On 11th December 2013 the General Court dismissed Cisco Systems’ appeal against a Commission decision of October 2011 to clear the acquisition of Skype by Microsoft (case T-79/12). The judgement confirms the Commission’s assessment of new markets and technologies under the EU Merger Regulation. The Court concluded that the Commission’s decision to clear the transaction did not put the development of innovative products and services at risk and therefore the Commission was correct that the merger would not significantly impede effective competition in the European Economic Area (EEA).

In its own Press Release on the General Court’s judgement the Commission was eager to stress that it will continue to ensure that competition in nascent and fast evolving markets is maintained. It is interesting to note that previously Microsoft was highly critical of the Commission’s assessment of the market for media players in the earlier watershed antitrust Microsoft Decision. Microsoft was critical that the Commission were not paying sufficient attention to quickly evolving markets and technology, yet in this present case, we see the Commission taking a more generous view of quickly developing nascent markets.

In the Commission’s decision clearing the Skype /Microsoft merger in October 2011 (see Commission Press Release: IP/11/1164), the Commission found that the main area of overlap in Microsoft and Skype’s activities were in consumer video communications, where Microsoft was active pre-merger through their Windows Live Messenger product.

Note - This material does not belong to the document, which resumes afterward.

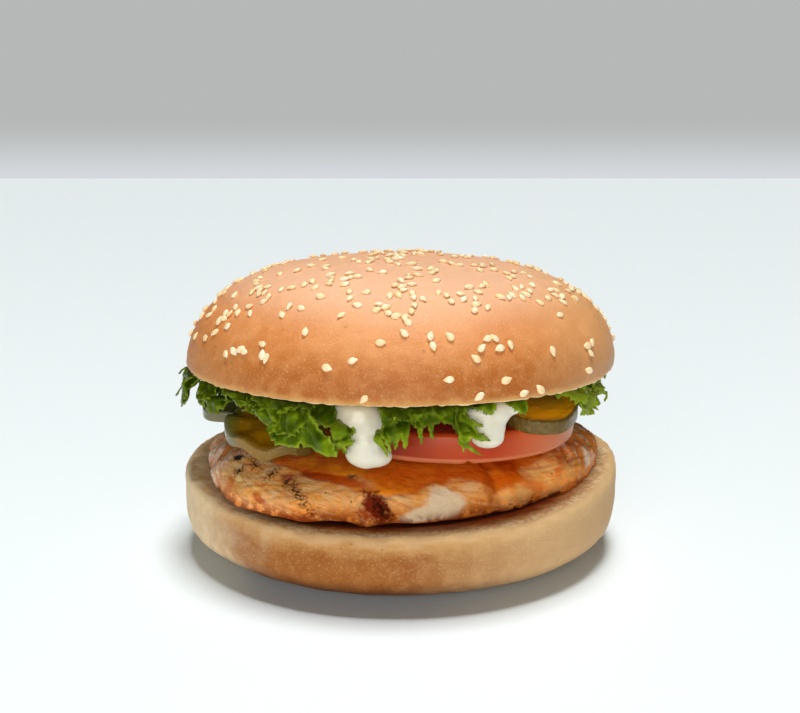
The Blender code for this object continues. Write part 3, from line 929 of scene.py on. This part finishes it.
for name, (tilt, left, thick, wave, waves, droop, seed) in pickle["slices"].items():
    low, high, middle = span(name)
    lean = math.radians(tilt)
    half = Vector(((high.x - low.x) / 2, (high.y - low.y) / 2 / math.cos(lean), thick / 2))

    def pickleSurface(x, y, z):
        across, level = discPoint(x, y, z, *pickle["corner"])
        angle = math.atan2(y, x)
        grow = 1 + 0.02 * math.sin(3 * angle + seed) + 0.012 * math.sin(7 * angle + 2 * seed)
        px, py = half.x * across * grow * math.cos(angle), half.y * across * grow * math.sin(angle)
        height = half.z * level
        height -= 0.45 * smooth(across, 0.93, 0.72) * level
        height += wave * across ** 3 * math.sin(waves * angle + seed)
        height -= droop * smooth(-py / half.y, 0.3, 1.0) - 0.12 * ripple(px, py, height, 2.4, seed)
        return middle - Vector((left, 0, 0)) + Matrix.Rotation(lean, 3, "X") @ Vector((px, py, height))

    piece = ballPiece(name + "_slice", pickle["segments"], pickle["rings"])
    unit = [vertex.co.copy() for vertex in piece.data.vertices]
    sculpt(piece, pickleSurface)
    paint(piece, "rind", [smooth(discPoint(*co, *pickle["corner"])[0], 0.9, 0.96) for co in unit])
    paint(piece, "around", [math.atan2(co.y, co.x) * half.x for co in unit])
    finishPiece(piece, pickleFlesh, "pickle", name)

# mayonnaise: a pool under the crown and two thick drips, run together and smoothed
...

The General Court confirmed that the Commission was correct in finding that even on the narrow market for consumer video communications on Windows-based PCs only, Microsoft/Skype’s high combined market share of 80 to 90% was not indicative of market power given the particular characteristics of the market in question, which is marked by short innovation cycles and products which are free. Therefore, if Microsoft started to make PCs users pay for such a product, this would only encourage them to switch to other providers that continue offering their services free of charge. Furthermore, in that quickly evolving and fast growing market where strong competitors are present, account should also be taken of the increasing use of mobile phones and tablets, where Microsoft was a relatively small player.

The Court also fully supported the Commission’s assessment of possible conglomerate effects. In particular the Court rejected the argument that Microsoft would be able to reserve to Lync, its product for enterprise communications, preferential interoperability with Skype and with Skype’s large user base, to the detriment of competitors.

First, the attainment of interoperability between Lync and Skype and a successful marketing of the new product would still depend on a series of factors, which were unlikely to all occur in the near future. Secondly, the precise advantages and the genuine consumer demand for such a combined product were unclear. Lastly, the Court stated that Lync faces competition from other large players on the enterprise communications market, such as Cisco, which alone holds a larger share of the market than Microsoft.